Wisconsin Public Television, in association with the Wisconsin Historical Society, recently undertook a project to document the stories of Wisconsin residents in the Korean War. They have produced a two-part documentary entitled Wisconsin Korean War Stories.

Sizemore was one of 52 veterans interviewed for the program.

Producer Mik Derks (Wisconsin World War II Stories) amassed a wide range of interviews for the documentary, selecting veterans from different branches of the service and all areas of the state. Due to the nature of the Korean War, most of the interviews that made the final cut of the documentary were told by soldiers who fought in the ground war. “Most of (the Korean War) was the ground war,” said Derks, “so we focused on the Marines and the Army who were right there slugging it out.”

The project began three years ago after the success of the Wisconsin World War II Stories series. Derks felt it was vital to collect the stories of Korean War veterans. “They really do feel forgotten,” he said. “People just didn’t pay much attention to (the war) and the longer it went on, the less they seemed to care about it.”

Sizemore agreed to be interviewed by Derks because of that feeling of invisibility. “I got so sick of watching the news and they would mention WWII and they would mention Vietnam, they mention Afghanistan, but they don’t mention the Korean War.”

Sizemore’s story is an amazing tale of survival. Born in rural Appalachian West Virginia, his mother gave birth to three sets of twins during the Great Depression. Unable to feed them, she sent them to live in an orphanage. When Sizemore was 5 years old, he and his siblings were adopted out as farm labor to a rural farm. “It was basically slave labor,” Sizemore said. “We got one pair of shoes a year, and we walked seven miles to school and seven miles back again every day.”

To escape a life of back-breaking labor, Sizemore ran away as a teenager and adopted a hobo life, riding the rails and living in hobo jungles around the country. When he was 16, he and a friend were hopping a freight train in southern Illinois on a rainy night. Sizemore caught the train, but his friend slipped and fell, and was pummeled under the wheels of the train. “They carried him out of there in a bushel basket,” he said. “And I decided right then I was joining the service.”

When the Korean war broke out on June 25, 1950, Sizemore was stationed in Japan. His unit shipped out to Korea on the Fourth of July, arriving on a fishing boat. They had no heavy artillery. Their supplies were inadequate. Many of the men in Sizemore’s unit were 16- and17-year-olds who had never seen battle. Their unit saw 55 consecutive days of action before getting a one-day break.

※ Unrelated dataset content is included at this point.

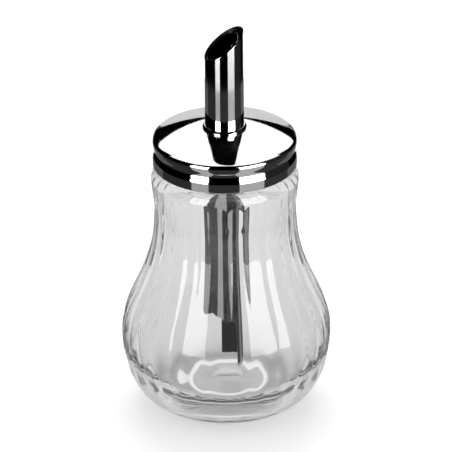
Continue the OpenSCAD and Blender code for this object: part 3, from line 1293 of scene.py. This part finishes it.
    def stand(self, card: Card) -> None:
        """Makes a card and puts it in its place.

        Args:
            card: The card.
        """
        bm = bmesh.new()
        side = self.direction(card.start, 0)
        verts = [bm.verts.new((side.x * r, side.y * r, z)) for r, z in (card.edge, card.other_edge)]
        edge = bm.edges.new(verts)
        turn = math.radians(card.end - card.start)
        bmesh.ops.spin(bm, geom=verts + [edge], cent=(0, 0, 0), axis=(0, 0, 1), angle=turn,
                       steps=self.card_steps)
        if card.end_height is not None:
            top = card.other_edge[1]
            for vert in [v for v in bm.verts if v.co.z > top - MERGE_DISTANCE]:
                share = side.angle(Vector((vert.co.x, vert.co.y, 0))) / abs(turn)
                vert.co.z = top + (card.end_height - top) * share
        bmesh.ops.remove_doubles(bm, verts=bm.verts, dist=MERGE_DISTANCE)
        obj = made_object(bm, card.name)
        material, tree = new_material(card.name)
        rays = tree.add("LightPath").outputs
        mirrored = tree.maths("GREATER_THAN", rays["Glossy Depth"], 0.5)
        test, faces = card.seen.value
        in_place = tree.maths(test, rays["Transmission Depth"], faces)
        shows = tree.maths("MULTIPLY", mirrored, in_place)
        glow = tree.add("Emission", {"Color": WHITE, "Strength": card.shade})
        nothing = tree.add("BsdfTransparent")
        both = tree.add("MixShader", {0: shows, 1: nothing.outputs["BSDF"], 2: glow.outputs["Emission"]})
        tree.add("OutputMaterial", {"Surface": both.outputs["Shader"]})
        obj.data.materials.append(material)
        obj.visible_camera = obj.visible_diffuse = obj.visible_shadow = False

    def lamp(self) -> None:
        """Hangs a soft square lamp that faces the object and shows in no mirror."""
        data = bpy.data.lights.new("overhead", "AREA")
        data.shape, data.size, data.energy = "SQUARE", self.lamp_side, self.lamp_power
        lamp = bpy.data.objects.new("overhead", data)
        bpy.context.scene.collection.objects.link(lamp)
        lamp.visible_glossy = lamp.visible_transmission = False
        back = self.direction(self.lamp_azimuth, self.lamp_elevation)
        lamp.location = back * self.lamp_distance + Vector((0, 0, self.lamp_aim))
        lamp.rotation_mode = "QUATERNION"
        lamp.rotation_quaternion = (-back).to_track_quat("-Z", "Y")

    def build(self) -> None:
        """Sets up the whole studio, with enough bounces for light that the thick glass turns back often."""
        bpy.context.scene.view_settings.view_transform = "Standard"
        paths = bpy.context.scene.cycles
        paths.max_bounces, paths.glossy_bounces, paths.transmission_bounces = 40, 30, 30
        paths.transparent_max_bounces = 60
        self.camera()
        self.world()
        self.floor()
        for card in self.standing_cards() + self.far_cards() + self.inner_cards():
            self.stand(card)
        self.lamp()


def main() -> None:
    """Builds the studio and the pieces in order, and reports each."""
    logging.basicConfig(level=logging.INFO, format="%(name)s: %(message)s")
    Studio().build()
    tube = PourTube()
    for part in (FlutedJar(), ScrewLid(), tube, MouthFlap(tube)):
        for piece in part.build():
            log.info("%s: %d faces", piece.name, len(piece.data.polygons))


if __name__ == "__main__":
    main()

“You fight all day, and you walk all night. You have nothing to eat. You’re eating whatever you can find, whatever you can swipe out of the fields. You are just totally, totally worn out. And every day, you’re losing people.”

Sizemore himself was injured on the Yalu River when China entered the war on the side of the North Koreans in November of 1950. The Chinese mounted a surprise attack with an army of more than a quarter of a million men, many of whom had trained in the People’s Liberation Army in the 1930s and 1940s.

“I got smashed in the face and all my teeth knocked out with Chinese rifle butts. They blew me out of a machine gun embankment and just left me for dead. Had it not been so cold, I wouldn’t be here. It was 20 below zero. It kept me from bleeding to death.”



Sizemore showed me this photograph of American troops in Korea to illustrate the extreme climate they were fighting in.

From there, Sizemore spent three weeks in a M.A.S.H. unit. “As soon as they got the swelling down to where I could open my eyes, they sent me back out on the line. My face was a mess. I didn’t have any teeth. I weighed 98 pounds and had dysentery and malaria. But at that period in time, they would not take you off the line as long as you were physically able to fire a weapon, that’s how bad they needed bodies.”

American forces suffered heavy casualties throughout the first 12 months of fighting. By November of 1950, the South Korean territory was reduced to a small patch of land in the far southeast portion of the country only 140 miles wide, known as the Pusan Perimeter. American forces fought hard to maintain this tiny stronghold before the entrance of the Marines turned the tables on the fighting.

Sizemore fought along the Naktong Bulge in the Pusan Perimeter and up to the 38th Parallel before rotating out of Korea in Aug. 1951. He spent three months recovering from malaria in the United States before enlisting with the Marines and returning to Korea for a second tour of duty. This time, his experience was very different. The U.S. Forces were on the defensive and camped out in bunkers, the front shifting only a few miles a day. “It wasn’t easier, but it was different,” he said. “You never get used to it. War is hell, any way you look at it.”

Korea’s status as the “Forgotten War” extends to the high price paid in casualties over the three-year conflict. “A lot of people don’t realize how many men we lost over there,” said Sizemore. Some estimates indicate that the American Armed Forces lost around 54,000 men between July 1950 and July 1953, when a cease-fire was declared. (By comparison, the Vietnam War claimed around 58,000 lives in a16-year period.)

Also forgotten was the lack of resolution surrounding the end of the Korean War. No peace treaty was ever signed. The two countries remain technically at war to this day, a fact that is difficult to ignore in light of recent headlines emphasizing North Korea’s nuclear capabilities. Though Derks had no way of knowing at the time, the documentary he set out to record three years ago suddenly has poignant relevance to the headlines of the day. “It’s suddenly very topical,” he said, “which I hope makes people want to watch it, because people know very little about this war.”

Sizemore warns that any future conflict with North Korea may be even more difficult for American Forces than it was in 1950. “North Korea’s equipment is very good… their training is outstanding. If we ever have to go in there again, we’re going to be in trouble.”

“I’m not for war, I don’t glory war, because I’ve seen too much of it," he says.  "But I think this needs to be told, because I think there are so many people in this country who don’t realize the price that’s been paid.”